Optimal Target MAP in Post-Cardiac Arrest AMI Shock

September 23, 2020

MAP between 80 and 100 mmHg Reduces Myocardial Injury

Do blood pressure targets in the 36 hours after ICU admission affect outcomes in patients with AMI complicated by cardiogenic shock after cardiac arrest? To investigate this question Koen Ameloot, MD and colleagues recently published “Optimum Blood Pressure in Patients With Shock After Acute Myocardial Infarction and Cardiac Arrest” in JACC. Dr. Ameloot is an interventionalist and intensivist in Genk, Belgium.

While current guidelines recommend that clinicians use inotropes and vasopressors in cardiogenic shock to support end-organ perfusion, Dr. Ameloot explains that guidelines do not specify hemodynamic goals that should be targeted. “So, the question we had when we designed this study, was ‘What is the optimal MAP of a cardiogenic shock patient freshly being revascularized in the cath lab?’ So what balances, actually, afterload, myocardial oxygen consumption, and coronary perfusion?”
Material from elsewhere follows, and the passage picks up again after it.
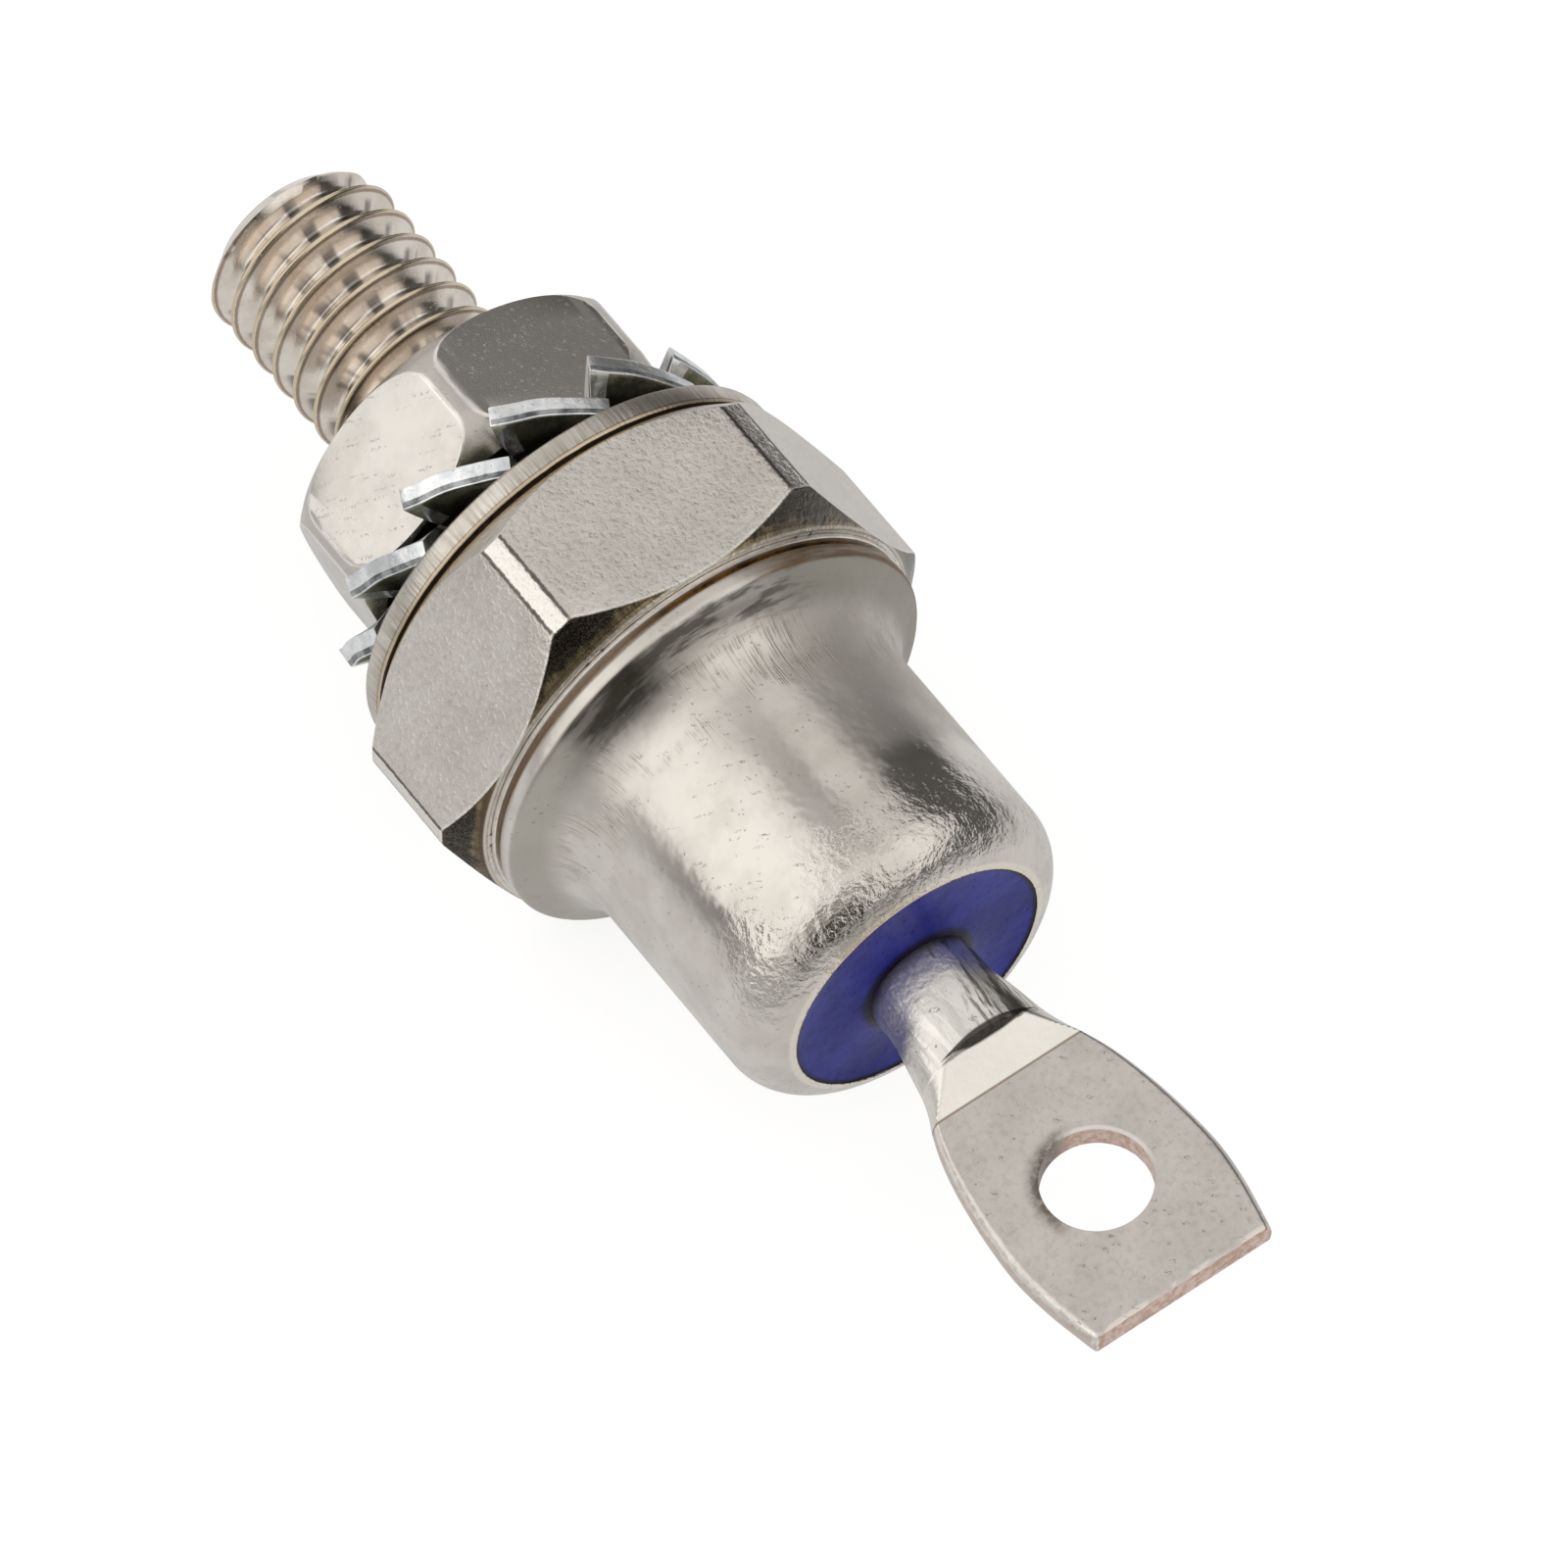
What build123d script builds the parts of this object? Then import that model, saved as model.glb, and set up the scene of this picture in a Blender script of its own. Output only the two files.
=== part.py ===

This post hoc pooled analysis of patients from the Neuroprotect and COMACARE randomized controlled trials investigated whether targeting a lower conventional mean arterial pressure (MAP) goal (65 mmHg) versus a higher MAP target (80/85 to 100 mmHg) would affect myocardial injury and arrhythmogenic risk in this patient population. The primary endpoint was area under the troponin T curve for the first 72 hours.

“And surprisingly, what we found,” Dr. Ameloot reports, “is that targeting a higher mean arterial pressure—so with more inotropes, more vasopressive agents—actually leads to a 37% relative reduction in the area under the troponin curve. So, it’s a reduction in infarct size with targeting higher mean arterial pressures.”

Dr. Ameloot briefly discusses the limitations of troponin to assess infarct size, noting that the gold standard to study infarct size is cardiac MRI at day 5; however, he explains that MRI was not part of the protocol due in part to the challenges associated with undergoing MRI in this unstable shock population. He also describes a future investigation that he and colleagues are designing to test the hypothesis that increasing diastolic blood pressure will increase coronary perfusion and ultimately lead to a reduction in infarct size.

When asked how he would treat a post-cardiac arrest patient with shock after AMI today, as he awaits further data, Dr. Ameloot explains that prior to the outcome of this study he would have gone for the lowest MAP that preserves end-organ perfusion. “But now at least we have some preliminary data to support an 80 or 85 mmHg target,” he states, “and personally I think based on these aspects, I would attempt to go for a higher blood pressure.”